We're getting closer to Sibelius' birthday (8th December) and in every part of the world people going on celebrating this 150th anniversary. Staying in Europe we bring to your attention two special November's events. In Finland the historical Sibelius Academy (founded in 1892 and dedicated to Sibelius since 1939) is working to an amazing show! Almost in the same years of Tapiola, Sibelius wrote an incidental music on The Tempest (Myrsky in Finnish) by W. Shakespeare (again starting with 'S'). Two Stars of Art from different periods and culture seem to walk together in more than 1 hour of music. And it's for both of them one of the last big work of their artistic life. Maybe they are closer than we could imagine, but to prove it go to Helsinki and bring a ticket (or more than one) for Myrsky at the Helsinki Music Centre on the 21st November. On the stage actors from the Theatre Academy and the Sibelius Academy Symphony Orchestra, Choir and Vocalists conducted by Tuomas Hannikainen, under the direction of Ville Sandqvist. The music is colorful and rich of instrumental effects: Sibelius wrote it in 1925-26 and the first performance was in Copenhagen, but he was not there. The first time he heard it  was in Helsinki in 1927 in the definitive version with 35 episodes. Than he collected 19 of them in 2 Suites for piano. The music speaks for itself: it has something so special, tragic, mystic, comic, grotesque and cruel as Shakespeare's characters, lost in a desert island, but the upcoming performance is announced as something really spectacular with many stage effects. However it's not so frequent to see it in the Concert Halls calendars, and it's not so usual to listen to Shakespeare's verses in Finnish!

But now we could reach the poet's homeland for the second event we're going to talk about: the opening of a new Orchestra! Yes NEW that's so hopeful in a difficult period for culture, when many orchestras are forced to close.
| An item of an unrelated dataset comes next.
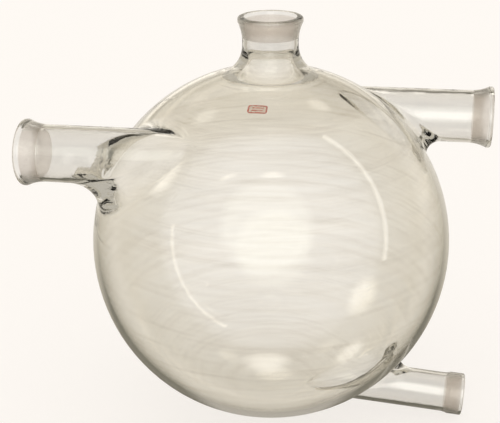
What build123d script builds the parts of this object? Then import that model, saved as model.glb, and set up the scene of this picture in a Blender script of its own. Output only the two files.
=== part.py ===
from build123d import *
import os
from math import asin, atan2, cos, radians, sin, tan

# Four-necked spherical glass vessel of about ten litres, blown and lampworked:
# a bulb, four necks sealed into holes in its wall, and a ground socket on each neck.
# Origin: centre of the bulb.  +Z: up through the top neck.
# +X: the way the drain neck points.  -Y: the side with the left neck.  Millimetres.

# Bulb
BULB_RADIUS = 140.0
BULB_WALL = 4.0

# Large necks: one on top, one on each side, tangent to the bulb rather than radial
NECK_RADIUS = 21.0
NECK_BORE_RADIUS = 17.8
TOP_NECK_END = 160.5         # height of the top neck's upper end
SIDE_NECK_OFFSET = 67.0      # the side necks lie this far in front of and behind the centre
SIDE_NECK_HEIGHT = 88.0
LEFT_NECK_REACH = 172.5      # from the centre to the left socket's rim
RIGHT_NECK_REACH = 169.0

# Flared, ground socket on each large neck
SOCKET_LENGTH = 18.0
SOCKET_RIM_RADIUS = 24.4
SOCKET_FLARE_LENGTH = 14.5
SOCKET_MOUTH_RADIUS = 19.1

# Drain neck: low on the bulb, sloping down towards its mouth
DRAIN_RADIUS = 15.8
DRAIN_BORE_RADIUS = 12.9
DRAIN_DEPTH = 118.0          # its axis passes this far below the bulb's centre
DRAIN_SLOPE = 4.0            # degrees below the horizontal
DRAIN_REACH = 159.5          # along its own axis, from below the centre to the rim

# Socket on the drain neck: a plain thick end with a ground bore
DRAIN_SOCKET_LENGTH = 17.0
DRAIN_RIM_RADIUS = 16.9
DRAIN_FLARE_LENGTH = 6.0
DRAIN_MOUTH_RADIUS = 14.0

# Lips of the sockets
LIP_OUTSIDE = 2.0
LIP_INSIDE = 1.2
DRAIN_LIP_OUTSIDE = 1.1
DRAIN_LIP_INSIDE = 0.8

# Blends between the bulb and each neck, outside and inside the glass
SHOULDER_BLEND = 24.0
SHOULDER_BLEND_INSIDE = 16.0
LEFT_BLEND = 26.0
LEFT_BLEND_INSIDE = 18.0
RIGHT_BLEND = 12.0
RIGHT_BLEND_INSIDE = 9.0
DRAIN_BLEND = 14.0
DRAIN_BLEND_INSIDE = 11.0

# Fired-on enamel mark on the front of the bulb, below the top neck
MARK_WIDTH = 14.0
MARK_HEIGHT = 8.0
MARK_THICKNESS = 0.3
MARK_CORNER = 2.0
MARK_ELEVATION = 64.0        # degrees above the bulb's equator

SEAL_MARGIN = 1.5            # degrees of bulb wall beyond a blend, up to the neck's seal
BUILD_FROM = 20.0            # a tube starts this far along its axis, well inside the bulb
SEAM_BEARING = 130.0         # degrees; where a sphere's surface closes on itself, clear of necks
CUTTER_LENGTH = 230.0
AT_START = (Align.CENTER, Align.CENTER, Align.MIN)


class Neck:
    """A neck's axis, its size and its blends.  Local +Z runs out of the neck's mouth."""

    def __init__(self, origin, direction, radius, bore, end, blend, blend_inside):
        self.plane = Plane(origin=origin, x_dir=(0, 1, 0), z_dir=direction)
        self.radius = radius
        self.bore = bore
        self.end = end
        self.blend = blend
        self.blend_inside = blend_inside

    def tube(self, radius):
        """A plain cylinder on the neck's axis, from inside the bulb to the neck's end."""
        cylinder = Cylinder(radius, self.end - BUILD_FROM, align=AT_START)
        return self.plane * Pos(0, 0, BUILD_FROM) * cylinder

    def seal_cone(self):
        """A cone from the bulb's centre that takes in the neck and all of its outer blend."""
        out = Vector(self.plane.z_dir)
        origin = Vector(self.plane.origin)
        along = origin.dot(out)
        side = origin - out * along
        spread = self.radius + self.blend
        far = self.bulb_angle(side.length + spread)
        if side.length > 0:
            mouth = atan2(side.length - self.radius, along + self.end)
            near = min(self.bulb_angle(side.length - spread), mouth)
            middle = (near + far) / 2
            centre_line = out * cos(middle) + side.normalized() * sin(middle)
        else:
            near = -far
            centre_line = out
        half_angle = (far - near) / 2 + radians(SEAL_MARGIN)
        cone = Cone(0, CUTTER_LENGTH * tan(half_angle), CUTTER_LENGTH, align=AT_START)
        return Plane(origin=(0, 0, 0), z_dir=centre_line) * cone

    def bulb_angle(self, level):
        """Angle from the neck's direction to a blend whose centre is this far from that line."""
        return asin(level / (BULB_RADIUS + self.blend))


def make_necks():
    slope = radians(DRAIN_SLOPE)
    large = (NECK_RADIUS, NECK_BORE_RADIUS)
    return {
        "top": Neck(
            (0, 0, 0), (0, 0, 1), *large,
            TOP_NECK_END, SHOULDER_BLEND, SHOULDER_BLEND_INSIDE,
        ),
        "left": Neck(
            (0, -SIDE_NECK_OFFSET, SIDE_NECK_HEIGHT), (-1, 0, 0), *large,
            LEFT_NECK_REACH - SOCKET_LENGTH, LEFT_BLEND, LEFT_BLEND_INSIDE,
        ),
        "right": Neck(
            (0, SIDE_NECK_OFFSET, SIDE_NECK_HEIGHT), (1, 0, 0), *large,
            RIGHT_NECK_REACH - SOCKET_LENGTH, RIGHT_BLEND, RIGHT_BLEND_INSIDE,
        ),
        "drain": Neck(
            (0, 0, -DRAIN_DEPTH), (cos(slope), 0, -sin(slope)), DRAIN_RADIUS, DRAIN_BORE_RADIUS,
            DRAIN_REACH - DRAIN_SOCKET_LENGTH, DRAIN_BLEND, DRAIN_BLEND_INSIDE,
        ),
    }


def blown_form(sphere_radius, tubes_and_blends):
    """A sphere with every tube run into it and the junction rounded."""
    form = Rot(0, 0, SEAM_BEARING) * Sphere(sphere_radius)
    for tube, blend in tubes_and_blends:
        joined = form + tube
        form = fillet(new_edges(form, tube, combined=joined), blend)
    return form


def make_glass(necks):
    """The whole blown vessel, still in one, without its sockets."""
    outside = blown_form(BULB_RADIUS, [(n.tube(n.radius), n.blend) for n in necks])
    inside = blown_form(BULB_RADIUS - BULB_WALL, [(n.tube(n.bore), n.blend_inside) for n in necks])
    return outside - inside


def make_socket(neck, length, rim_radius, flare_length, mouth_radius, lip_outside, lip_inside):
    """Turned socket: a flared outside and a tapered ground bore, with a fire-polished lip."""
    growth = rim_radius - neck.radius
    flare_radius = (growth**2 + flare_length**2) / (2 * growth)
    flare_centre = (neck.radius + flare_radius, 0)
    middle = asin(flare_length / flare_radius) / 2
    flare_middle = (
        flare_centre[0] - flare_radius * cos(middle),
        flare_radius * sin(middle),
    )
    outline = Polyline(
        (rim_radius, flare_length), (rim_radius, length), (mouth_radius, length),
        (neck.bore, 0), (neck.radius, 0),
    ) + ThreePointArc((neck.radius, 0), flare_middle, (rim_radius, flare_length))
    section = make_face(outline)
    corners = section.vertices()
    section = fillet(corners.sort_by_distance((rim_radius, length))[0], lip_outside)
    section = fillet(section.vertices().sort_by_distance((mouth_radius, length))[0], lip_inside)
    turned = revolve(Plane.XZ * section, Axis.Z)
    return neck.plane * Pos(0, 0, neck.end) * turned


def make_mark():
    """A thin rounded patch that follows the bulb's surface."""
    skin = Sphere(BULB_RADIUS + MARK_THICKNESS) - Sphere(BULB_RADIUS)
    elevation = radians(MARK_ELEVATION)
    facing = (0, -cos(elevation), sin(elevation))
    patch = extrude(RectangleRounded(MARK_WIDTH, MARK_HEIGHT, MARK_CORNER), 2 * BULB_RADIUS)
    return skin & (Plane(origin=(0, 0, 0), x_dir=(1, 0, 0), z_dir=facing) * patch)


def build():
    necks = make_necks()
    glass = make_glass(necks.values())
    parts = {}
    for name, neck in necks.items():
        seal = neck.seal_cone()
        parts[f"{name}_neck"] = glass & seal
        glass = glass - seal
    parts["bulb"] = glass
    large_socket = (
        SOCKET_LENGTH, SOCKET_RIM_RADIUS, SOCKET_FLARE_LENGTH, SOCKET_MOUTH_RADIUS,
        LIP_OUTSIDE, LIP_INSIDE,
    )
    for name in ("top", "left", "right"):
        parts[f"{name}_socket"] = make_socket(necks[name], *large_socket)
    parts["drain_socket"] = make_socket(
        necks["drain"], DRAIN_SOCKET_LENGTH, DRAIN_RIM_RADIUS, DRAIN_FLARE_LENGTH,
        DRAIN_MOUTH_RADIUS, DRAIN_LIP_OUTSIDE, DRAIN_LIP_INSIDE,
    )
    parts["enamel_mark"] = make_mark()
    return parts


os.makedirs("parts", exist_ok=True)
for node, solid in build().items():
    export_step(solid, f"parts/{node}.step")
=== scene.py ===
import math

import bpy
from mathutils import Matrix, Vector
from mathutils.bvhtree import BVHTree


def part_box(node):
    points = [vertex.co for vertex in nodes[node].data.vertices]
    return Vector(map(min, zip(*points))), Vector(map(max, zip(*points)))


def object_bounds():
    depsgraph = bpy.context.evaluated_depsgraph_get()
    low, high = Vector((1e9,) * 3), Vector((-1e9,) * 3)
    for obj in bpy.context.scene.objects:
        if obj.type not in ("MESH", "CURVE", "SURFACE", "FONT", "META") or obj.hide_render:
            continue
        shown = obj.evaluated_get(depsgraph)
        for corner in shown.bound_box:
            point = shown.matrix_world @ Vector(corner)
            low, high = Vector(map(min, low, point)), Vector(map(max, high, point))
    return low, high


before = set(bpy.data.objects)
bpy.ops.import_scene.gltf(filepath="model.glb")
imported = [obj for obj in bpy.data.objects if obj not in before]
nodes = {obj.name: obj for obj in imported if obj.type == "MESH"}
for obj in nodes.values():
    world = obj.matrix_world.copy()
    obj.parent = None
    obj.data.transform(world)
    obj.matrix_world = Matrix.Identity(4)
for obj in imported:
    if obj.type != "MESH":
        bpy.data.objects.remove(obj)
cad_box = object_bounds()

# Camera: where it stands around the bulb's centre, in metres and degrees
CAMERA_AZIMUTH = 8.5
CAMERA_ELEVATION = 24.0
CAMERA_DISTANCE = 0.824
CAMERA_LENS = 74.3
AIM_RIGHT = -0.0164      # the camera aims up and to the left of the bulb's centre
AIM_UP = 0.0219

# Colours, linear
WHITE = (1.0, 1.0, 1.0)
BLACK = (0.0, 0.0, 0.0)
BACKDROP = (1.0, 0.956, 0.905)
DEEP_GREY = (0.56, 0.53, 0.47)     # what light meets after more than one reflection

# Light Path's glossy depth above which light has been reflected once, and more than once
REFLECTED = 0.5
REFLECTED_AGAIN = 1.5

# Seen through the glass, by the height of the direction: dimmer overhead
SEEN_THROUGH = [
    (0.40, BACKDROP),
    (0.62, (0.80, 0.75, 0.67)),
    (0.95, (0.58, 0.53, 0.45)),
]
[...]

Sòn (again 'S') means "sound" or "music" in old English, but the concept has no age. This new ensemble wants to collect under this name many aspects of the world of music, being the only professional orchestra based in the big city of Southampton. It is young, flexible and able to play as a big symphonic or a small chamber orchestra. Its goal is to work together with dancers, actors, film makers and to dedicate many concerts (or we should say 'performances') to the children. It collaborates with James Mayhew, illustrator and author of many children stories, awarded by The NY Times. That's the educational sòn with concerts in the schools, workshops and shows especially thought for the youth. Why we're talking about it? That's easy: Sibelius Unwrapped is the title of the opening concert. A new-born orchestra dedicates its first sounds to the finnish composer. On the 29th November in the Turner Sims Concert Hall of Southampton with as special guest the pianist David Owen Norris professor at the Royal College, the Royal Academy and Head of Keyboard at Southampton University. The conductor (and artistic director of sòn) is Robin Browning, teacher at Southampton University, who worked with Royal Philharmonic, Danish Radio, St Petersburg Festival and many other orchestras around the world. He is "convinced that the city, and the south of the UK as a whole, is not only ready for something like són, but desperately in need of it,” Using in another way Shakespeare words that we're such stuff as dreams are made on we think that without dreams and imagination we'd loose the good things that happen in our world so we wish to all of you many of these dreams and to Robin Browning great success for his creature born from a dream and now coming true.